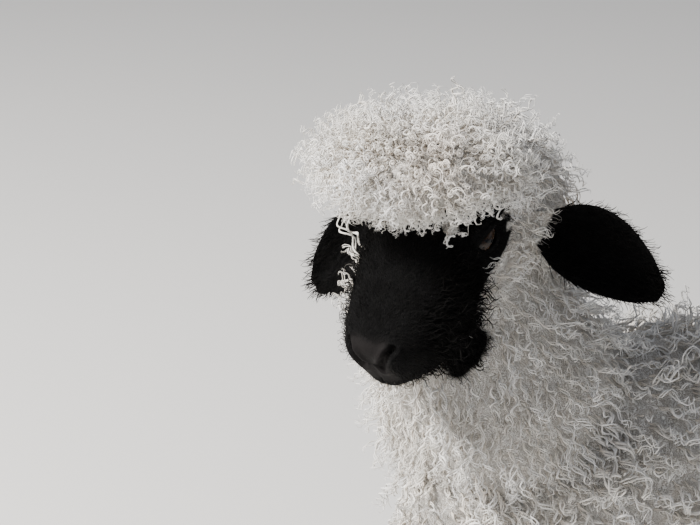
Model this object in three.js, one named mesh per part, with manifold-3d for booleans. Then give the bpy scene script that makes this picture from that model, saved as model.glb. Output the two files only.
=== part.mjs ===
// Valais blacknose lamb at rest: a life-size still model of a lamb about seven weeks old. It lies on
// its brisket and belly with the legs folded, the neck raised, and the head turned to its left.
// Millimetres, +Z up. The lamb faces -Y and its left side is +X. The origin is the middle of the
// flat under the belly, at floor level.
import * as THREE from "three";
import { mergeVertices } from "three/addons/utils/BufferGeometryUtils.js";
import Module from "manifold-3d";

// Driving dimensions, in millimetres and degrees.
const gap = 0.3; // clearance between parts that meet
const bodyLength = 540; // chest to rump, over the fleece
const bodyHeight = 254; // floor to the top of the back, over the fleece
const bodyWidth = 256; // across the ribs, over the fleece
const chestFront = -258; // y of the front of the brisket
const bellySink = 32; // how far the round belly is pressed flat by the floor
const eyeLevel = new THREE.Vector3(55, -232, 362); // midpoint between the eyes
const headTurn = 35; // to the lamb's left
const headDroop = 36; // muzzle below the horizontal
const noseReach = 116; // eyes to the tip of the nose
const skullBack = 84; // eyes to the back of the skull
const eyeRadius = 11.5;
const eyeSpread = 39; // middle of the head to the middle of an eye
const woolLine = 378; // height at which the bare head is parted from the woolly crown
const earLength = 122;
const earWidth = 60;
const earThickness = 9;
const clawLength = 34;
const clawHeight = 22;
const clawWidth = 11; // one of the pair
const clawParting = 1.4;

// The fleece: depth of the coat from skin to tips, least distance between its clumps and their sides.
const torsoFleece = { coat: 34, spacing: 60, sides: 6 };
const neckFleece = { coat: 32, spacing: 47, sides: 6 };
const crownFleece = { coat: 44, spacing: 36, sides: 6 };
const thighFleece = { coat: 26, spacing: 56, sides: 5 };
const foreFleece = { coat: 18, spacing: 46, sides: 5 };
const tailFleece = { coat: 20, spacing: 40, sides: 5 };
const rootDepth = 8; // how far a clump's root is sunk in the core
const seam = 5; // how far beyond its fleece a piece is parted from the next

const { PI, sin, cos, abs, sqrt, max, min, round } = Math;
const radians = THREE.MathUtils.degToRad;
const vec = (x, y, z) => new THREE.Vector3(x, y, z);
const up = vec(0, 0, 1);

const wasm = await Module();
wasm.setup();

// Smooth curve through [position, value] pairs, with flat ends.
function along(stations, at) {
  const last = stations.length - 1;
  const x = max(stations[0][0], min(stations[last][0], at));
  let i = 0;
  while (i < last - 1 && x > stations[i + 1][0]) i += 1;
  const slope = (k) =>
    k <= 0 || k >= last
      ? 0
      : (stations[k + 1][1] - stations[k - 1][1]) / (stations[k + 1][0] - stations[k - 1][0]);
  const [x0, y0] = stations[i];
  const [x1, y1] = stations[i + 1];
  const span = x1 - x0;
  const s = (x - x0) / span;
  const rise = 3 * s * s - 2 * s * s * s;
  const bend0 = s * (1 - s) * (1 - s) * span * slope(i);
  const bend1 = s * s * (s - 1) * span * slope(i + 1);
  return y0 + (y1 - y0) * rise + bend0 + bend1;
}

// A closed surface: a sphere whose every point is carried to place(t, angle), t running pole to pole.
function wrap(around, lengthwise, place) {
  const sphere = new THREE.SphereGeometry(1, around, lengthwise);
  const { position, uv } = sphere.attributes;
  for (let i = 0; i < position.count; i += 1) {
    const t = 1 - uv.getY(i);
    const angle = t < 1e-6 || t > 1 - 1e-6 ? 0 : uv.getX(i) * 2 * PI;
    const p = place(t, angle);
    position.setXYZ(i, p.x, p.y, p.z);
  }
  return solid(sphere);
}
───
Given problem. Exactly reproduce the material above.

Task response.
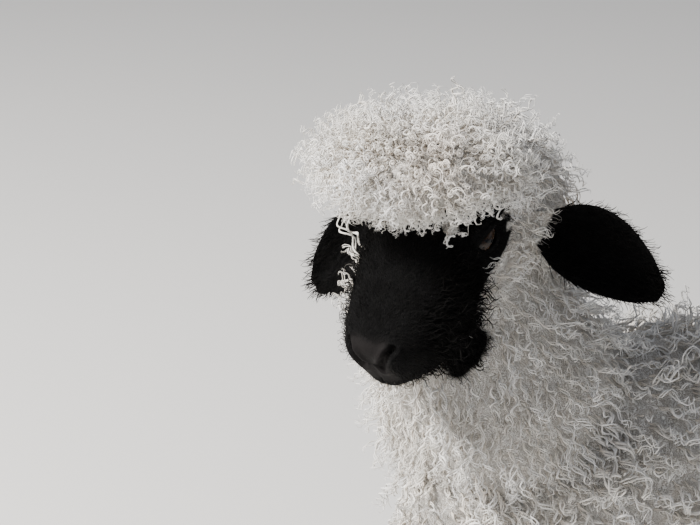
Model this object in three.js, one named mesh per part, with manifold-3d for booleans. Then give the bpy scene script that makes this picture from that model, saved as model.glb. Output the two files only.
=== part.mjs ===
// Valais blacknose lamb at rest: a life-size still model of a lamb about seven weeks old. It lies on
// its brisket and belly with the legs folded, the neck raised, and the head turned to its left.
// Millimetres, +Z up. The lamb faces -Y and its left side is +X. The origin is the middle of the
// flat under the belly, at floor level.
import * as THREE from "three";
import { mergeVertices } from "three/addons/utils/BufferGeometryUtils.js";
import Module from "manifold-3d";

// Driving dimensions, in millimetres and degrees.
const gap = 0.3; // clearance between parts that meet
const bodyLength = 540; // chest to rump, over the fleece
const bodyHeight = 254; // floor to the top of the back, over the fleece
const bodyWidth = 256; // across the ribs, over the fleece
const chestFront = -258; // y of the front of the brisket
const bellySink = 32; // how far the round belly is pressed flat by the floor
const eyeLevel = new THREE.Vector3(55, -232, 362); // midpoint between the eyes
const headTurn = 35; // to the lamb's left
const headDroop = 36; // muzzle below the horizontal
const noseReach = 116; // eyes to the tip of the nose
const skullBack = 84; // eyes to the back of the skull
const eyeRadius = 11.5;
const eyeSpread = 39; // middle of the head to the middle of an eye
const woolLine = 378; // height at which the bare head is parted from the woolly crown
const earLength = 122;
const earWidth = 60;
const earThickness = 9;
const clawLength = 34;
const clawHeight = 22;
const clawWidth = 11; // one of the pair
const clawParting = 1.4;

// The fleece: depth of the coat from skin to tips, least distance between its clumps and their sides.
const torsoFleece = { coat: 34, spacing: 60, sides: 6 };
const neckFleece = { coat: 32, spacing: 47, sides: 6 };
const crownFleece = { coat: 44, spacing: 36, sides: 6 };
const thighFleece = { coat: 26, spacing: 56, sides: 5 };
const foreFleece = { coat: 18, spacing: 46, sides: 5 };
const tailFleece = { coat: 20, spacing: 40, sides: 5 };
const rootDepth = 8; // how far a clump's root is sunk in the core
const seam = 5; // how far beyond its fleece a piece is parted from the next

const { PI, sin, cos, abs, sqrt, max, min, round } = Math;
const radians = THREE.MathUtils.degToRad;
const vec = (x, y, z) => new THREE.Vector3(x, y, z);
const up = vec(0, 0, 1);

const wasm = await Module();
wasm.setup();

// Smooth curve through [position, value] pairs, with flat ends.
function along(stations, at) {
  const last = stations.length - 1;
  const x = max(stations[0][0], min(stations[last][0], at));
  let i = 0;
  while (i < last - 1 && x > stations[i + 1][0]) i += 1;
  const slope = (k) =>
    k <= 0 || k >= last
      ? 0
      : (stations[k + 1][1] - stations[k - 1][1]) / (stations[k + 1][0] - stations[k - 1][0]);
  const [x0, y0] = stations[i];
  const [x1, y1] = stations[i + 1];
  const span = x1 - x0;
  const s = (x - x0) / span;
  const rise = 3 * s * s - 2 * s * s * s;
  const bend0 = s * (1 - s) * (1 - s) * span * slope(i);
  const bend1 = s * s * (s - 1) * span * slope(i + 1);
  return y0 + (y1 - y0) * rise + bend0 + bend1;
}

// A closed surface: a sphere whose every point is carried to place(t, angle), t running pole to pole.
function wrap(around, lengthwise, place) {
  const sphere = new THREE.SphereGeometry(1, around, lengthwise);
  const { position, uv } = sphere.attributes;
  for (let i = 0; i < position.count; i += 1) {
    const t = 1 - uv.getY(i);
    const angle = t < 1e-6 || t > 1 - 1e-6 ? 0 : uv.getX(i) * 2 * PI;
    const p = place(t, angle);
    position.setXYZ(i, p.x, p.y, p.z);
  }
  return solid(sphere);
}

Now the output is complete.